begin Dataset excerpt

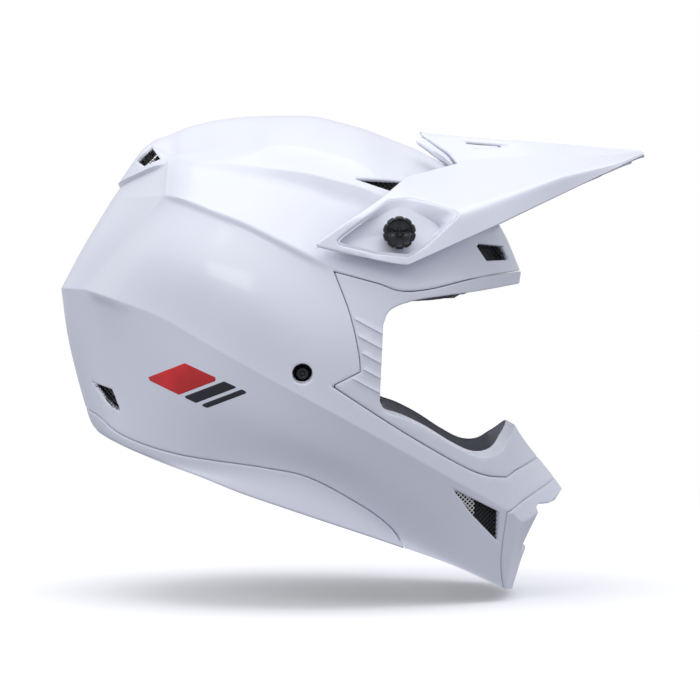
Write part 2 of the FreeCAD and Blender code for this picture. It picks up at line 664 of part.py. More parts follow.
# ---------------------------------------------------------------- check and write
doc.recompute()
for made in doc.Objects:
    for state in ("Invalid", "Error"):
        if state in made.State:
            raise RuntimeError(f"{made.Name} is {state}")
os.makedirs("parts", exist_ok=True)
for name, made in NODES.items():
    shape = made.Shape
    if shape.isNull() or not shape.isValid() or not shape.Solids:
        raise RuntimeError(f"{name} has no valid solid")
    print(name, "solids", len(shape.Solids), "volume", round(shape.Volume))
    shape.exportStep(f"parts/{name}.step")
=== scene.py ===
"""Looks of the motocross helmet: panels, visor, grilles, hardware and soft liner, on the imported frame.

Lengths are in millimetres while a shape is worked out, and in metres once it is a Blender object.
+X is forward, +Y the wearer's left, +Z up; the origin is the centre of the head cavity.
"""
import math
import bmesh
import bpy
import numpy as np
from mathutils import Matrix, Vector
from mathutils.bvhtree import BVHTree


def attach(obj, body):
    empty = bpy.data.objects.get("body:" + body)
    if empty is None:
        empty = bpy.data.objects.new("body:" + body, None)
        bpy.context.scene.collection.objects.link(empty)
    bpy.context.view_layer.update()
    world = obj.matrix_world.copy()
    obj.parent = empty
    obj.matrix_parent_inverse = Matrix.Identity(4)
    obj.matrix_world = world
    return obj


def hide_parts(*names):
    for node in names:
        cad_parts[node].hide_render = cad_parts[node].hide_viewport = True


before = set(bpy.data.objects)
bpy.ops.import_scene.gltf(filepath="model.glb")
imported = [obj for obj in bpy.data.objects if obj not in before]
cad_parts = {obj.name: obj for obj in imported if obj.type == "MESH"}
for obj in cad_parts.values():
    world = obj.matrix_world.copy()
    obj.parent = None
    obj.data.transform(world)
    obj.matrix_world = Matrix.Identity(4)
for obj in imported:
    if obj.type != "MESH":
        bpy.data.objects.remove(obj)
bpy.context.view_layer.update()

MM = 0.001
HALF_WIDTH = 127.0        # the form's widest half, which scales its inner layers
SHELL_WALL = 3.6
TRIM_WALL = 4.6
VENT_WALL = 1.3           # shell wall beside a vent
SEAM = 0.25               # half the gap between two panels
PANEL_ROLL = 0.9          # radius of a panel's rolled edge
MERGED_WITHIN = 2e-6      # metres
ON_MIDDLE = 1e-4          # a point nearer the middle plane than this lies on it
MIRROR = np.array([1, -1, 1.0])
BEYOND = 200.0            # outside the form, on every side
PIVOT = (61.0, 38.0)      # x, z of the visor's hinge
STRAP_HOLE = (6.0, -42.0)
STRAP_HOLE_RADIUS = 5.8
WINDOW_HALF_WIDTH = 34.0  # of the opening in the mouth-piece
WINDOW_LOW, WINDOW_HIGH = -150.0, -122.0
REAR_VENT_FROM = 9.0      # y where the rear top vent starts

# ---------------------------------------------------------------- lines of the form, rear to front
RIM_LINE = [(-121, 0, -79), (-118, 24, -80), (-110, 45, -83), (-95, 71, -88), (-74, 91, -95),
            (-52, 103, -102), (-28, 110, -111), (5, 113, -122), (34, 107, -132), (64, 94, -143),
            (94, 79, -155), (121, 58, -169), (127, 41, -172), (132, 0, -175)]
SEAM_LINE = [(-127, 0, -68), (-123, 24, -70), (-113, 46, -74), (-97, 72, -80), (-77, 91, -86),
             (-53, 102, -92), (-27, 108, -95), (3, 110, -100), (30, 104, -112), (57, 94, -132),
             (91, 80, -150), (121, 59, -165), (128, 42, -168), (133, 0, -171)]
HIP_LINE = [(-138, 0, -27), (-133, 24, -26), (-118, 46, -25), (-100, 74, -32), (-77, 98, -42),
            (-50, 113, -56), (-22, 119, -68), (6, 120, -79), (35, 114, -92), (63, 103, -110),
            (91, 88, -127), (123, 64, -144), (132, 44, -150), (142, 0, -146)]
BELT_LINE = [(-143, 0, 7), (-138, 24, 7), (-124, 44, 6), (-104, 76, 0), (-76, 102, -10),
             (-47, 118, -26), (-18, 125, -42), (10, 127, -57), (39, 121, -73), (67, 110, -89),
             (96, 93, -106), (126, 68, -124), (138, 46, -131), (162, 0, -115)]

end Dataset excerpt

_Task requirements_
From the first line of the data above to the line holding "the imported frame.", reproduce each line exactly; emit no other lines.

_Solution to the exercise_
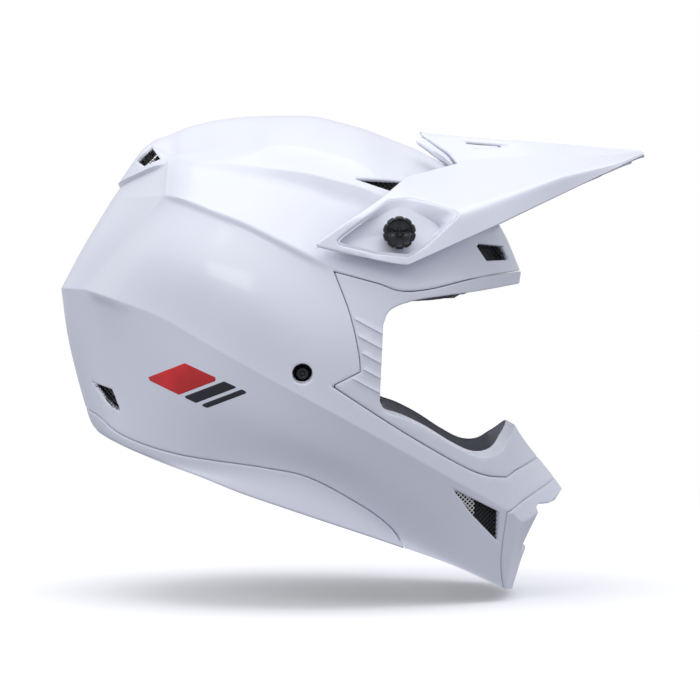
Write part 2 of the FreeCAD and Blender code for this picture. It picks up at line 664 of part.py. More parts follow.
# ---------------------------------------------------------------- check and write
doc.recompute()
for made in doc.Objects:
    for state in ("Invalid", "Error"):
        if state in made.State:
            raise RuntimeError(f"{made.Name} is {state}")
os.makedirs("parts", exist_ok=True)
for name, made in NODES.items():
    shape = made.Shape
    if shape.isNull() or not shape.isValid() or not shape.Solids:
        raise RuntimeError(f"{name} has no valid solid")
    print(name, "solids", len(shape.Solids), "volume", round(shape.Volume))
    shape.exportStep(f"parts/{name}.step")
=== scene.py ===
"""Looks of the motocross helmet: panels, visor, grilles, hardware and soft liner, on the imported frame.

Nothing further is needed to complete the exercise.